International political lobbying
From removing IRI from the UN women’s rights commission, to establishing the UN to set up an independent investigation to hold IRI accountable for its crimes against Iranian people, the diaspora has been at the forefront of pushing international action. Widespread campaigns gained traction worldwide in December as executions of protesters became a reality. In efforts for the #stopexecutionsiniran campaign, lobbyists tried to galvanise international politicians into giving political sponsorship for prisoners. Joint efforts have also emerged from female Iranian and Afghan activists to launch a campaign to make gender apartheid a crime under international law.

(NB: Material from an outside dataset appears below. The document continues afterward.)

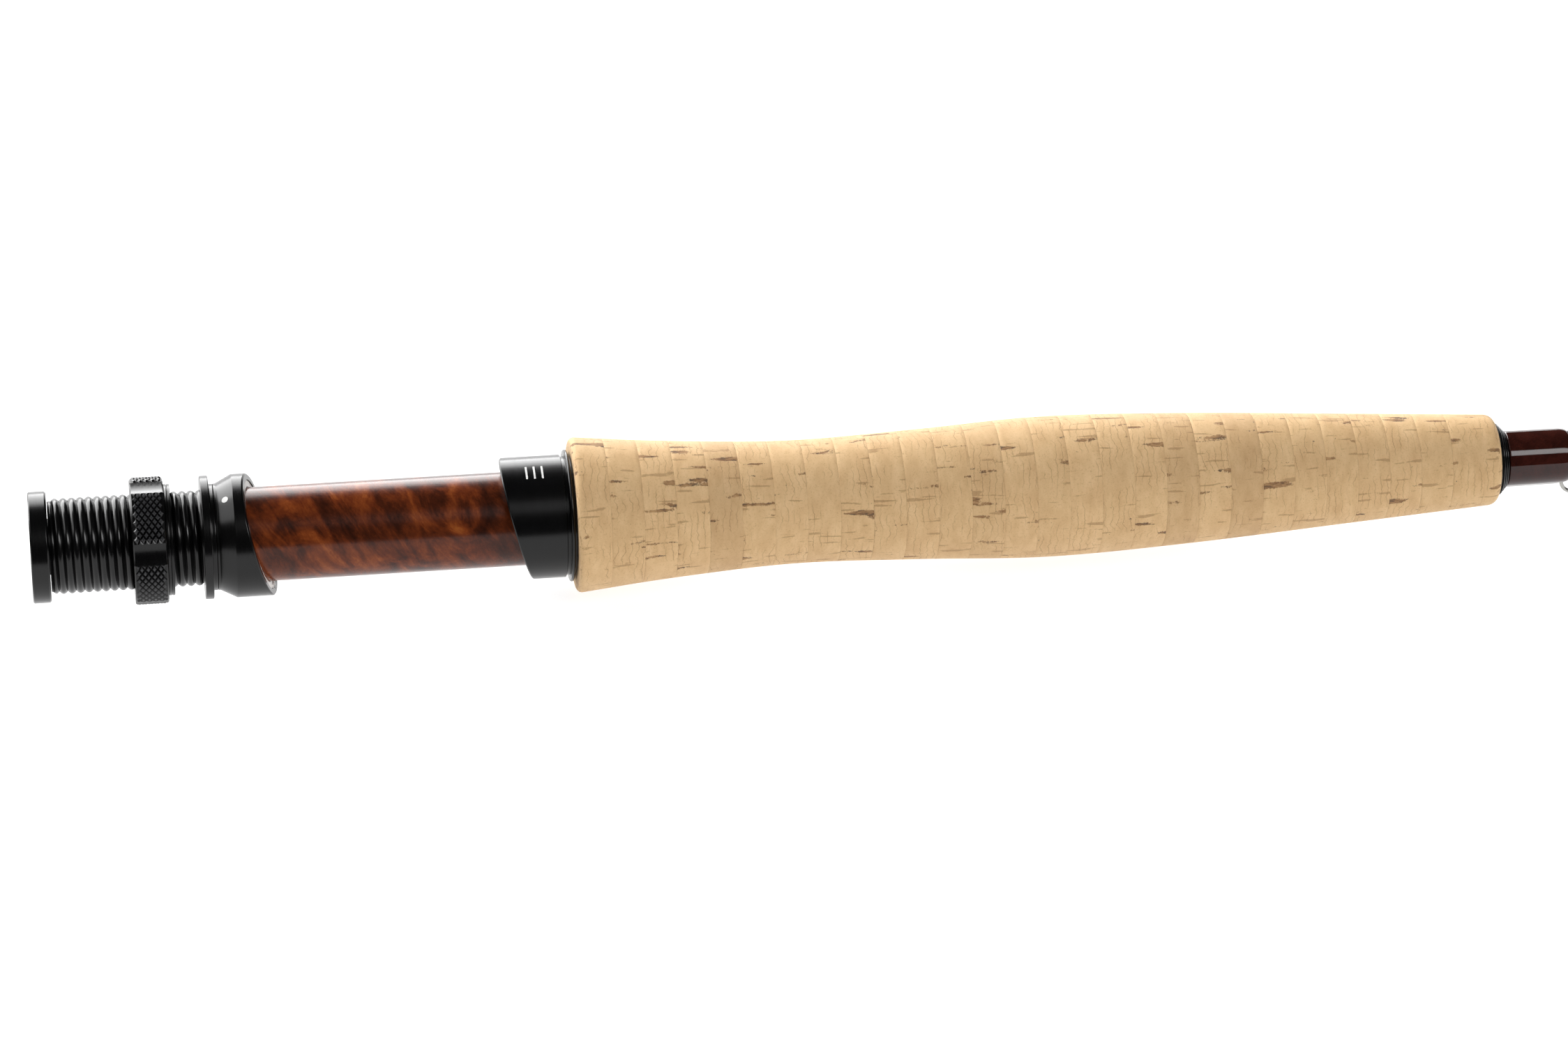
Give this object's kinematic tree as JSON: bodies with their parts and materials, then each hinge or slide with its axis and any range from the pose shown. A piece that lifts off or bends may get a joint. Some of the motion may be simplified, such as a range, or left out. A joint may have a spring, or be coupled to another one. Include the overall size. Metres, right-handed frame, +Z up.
{
  "type": "fly rod butt section",
  "caption": "Butt section of a travel fly rod: uplocking screw reel seat with wood insert, turned cork grip, hook keeper and a wrapped blank that ends in a spigot ferrule.",
  "frame": {"origin": "centre of the butt cap's flat end face", "axes": "+X along the rod towards its tip, +Z up, and the reel hangs on the -Z side"},
  "size_m": [0.43, 0.0296, 0.0296],
  "materials": {
    "black_anodised": "gloss black anodised, turned",
    "burl_wood": "red-brown burl under clear gloss lacquer",
    "cork": "sanded natural cork, bare",
    "rubber": "smooth black, ribbed",
    "blank_lacquer": "dark burgundy lacquer over graphite",
    "burgundy_wrap": "burgundy thread under clear epoxy",
    "trim_thread": "black thread under clear epoxy",
    "steel": "polished stainless wire",
    "graphite": "ground satin graphite",
    "nylon": "natural white nylon"
  },
  "bodies": {
    "rod": {"butt_cap": "black_anodised", "threaded_barrel": "black_anodised", "wood_insert": "burl_wood", "seat_arbor_rear": "graphite", "seat_arbor_front": "graphite", "fixed_hood": "black_anodised", "trim_ring": "black_anodised", "cork_ring_01": "cork", "cork_ring_02": "cork", "cork_ring_03": "cork", "cork_ring_04": "cork", "cork_ring_05": "cork", "cork_ring_06": "cork", "cork_ring_07": "cork", "cork_ring_08": "cork", "cork_ring_09": "cork", "cork_ring_10": "cork", "cork_ring_11": "cork", "cork_ring_12": "cork", "cork_ring_13": "cork", "cork_ring_14": "cork", "cork_ring_15": "cork", "cork_ring_16": "cork", "cork_ring_17": "cork", "cork_ring_18": "cork", "cork_ring_19": "cork", "cork_ring_20": "cork", "cork_ring_21": "cork", "cork_ring_22": "cork", "cork_ring_23": "cork", "cork_ring_24": "cork", "cork_ring_25": "cork", "cork_ring_26": "cork", "cork_ring_27": "cork", "cork_ring_28": "cork", "winding_check": "rubber", "blank": "blank_lacquer", "ferrule_spigot": "graphite", "keeper_wrap_rear": "burgundy_wrap", "keeper_wrap_front": "burgundy_wrap", "ferrule_wrap": "burgundy_wrap", "ferrule_trim": "trim_thread", "hook_keeper": "steel"},
    "ring_carriage": {"thrust_washer": "black_anodised"},
    "ring": {"locking_ring": "black_anodised"},
    "hood_carriage": {"hood_collar": "black_anodised"},
    "hood": {"sliding_hood": "black_anodised", "hood_liner": "nylon"}
  },
  "joints": [
    {"name": "ring_travel", "type": "slide", "parent": "rod", "child": "ring_carriage", "axis": [1, 0, 0], "range_m": [-0.01441, 0.00521]},
    {"name": "ring_turn", "type": "hinge", "parent": "ring_carriage", "child": "ring", "pos_m": [0.0223, 0, 0], "axis": [1, 0, 0], "range_deg": [-3240, 1170]},
    {"name": "hood_travel", "type": "slide", "parent": "rod", "child": "hood_carriage", "axis": [1, 0, 0], "range_m": [0, 0.042]},
    {"name": "hood_swivel", "type": "hinge", "parent": "hood_carriage", "child": "hood", "pos_m": [0.0395, 0, 0], "axis": [1, 0, 0], "continuous": true}
  ],
  "couplings": [
    {"joint": "ring_travel", "follows": "ring_turn", "m_per_rad": 0.00025465}
  ]
}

An alliance of diasporic Iranian opposition figures has also formed, drawing up a charter of secular democratic principles. They present themselves not as a “shadow government”, or leaders of the Iranian people, but aims to “reflect and pursue their demands’ with the goal of a secular democracy in Iran. They state practical steps of supporting public strikes and protests in Iran, drawing attention of the international community on the conditions of prisoners in Iran, and asking them to isolate IRI. Members include the former Shah’s son, Reza Pahlavi, women’s rights campaigner Masih Alinejad and Nobel peace prize laureate Shirin Ebadi.
Reflections
While continuing unity on Iran’s future political landscape is no easy task, the commitment of Iranians abroad to support those inside Iran on a mass scale gives hope and connectedness across borders I’ve never seen before among Iranians. My own engagement has changed. I previously had a strict ‘no Iranian politics’ social media rule for myself. Since Amini’s death, I have been sharing regular updates online, taken part in demonstrations, written to my MP, created templates for others to do the same, written articles, donated to NGOs and signed and shared petitions.
The celebration, education and pride of Iranian culture and diversity has also flourished within this movement, with excitement growing over the possibilities of a free, democratic Iran. For many in the diaspora, this could mean being able to travel to Iran for the first time or returning after many years in exile. For me as a dual national, it will mean being able to return without fear of arrest, which is something I have been unable to do for several years as IRI’s suspicion of foreign influence grows.
For both the diaspora and those inside Iran, the stakes are high and one thing is clear, there is no returning back to the status quo. The gains of a free Iran are too great to stay silent anymore.
As protesters shout on the streets of Iran: “Be scared, be scared, we are all together”.
Note – The author, a British-Iranian, has asked to be anonymous to protect her family from potential repercussions.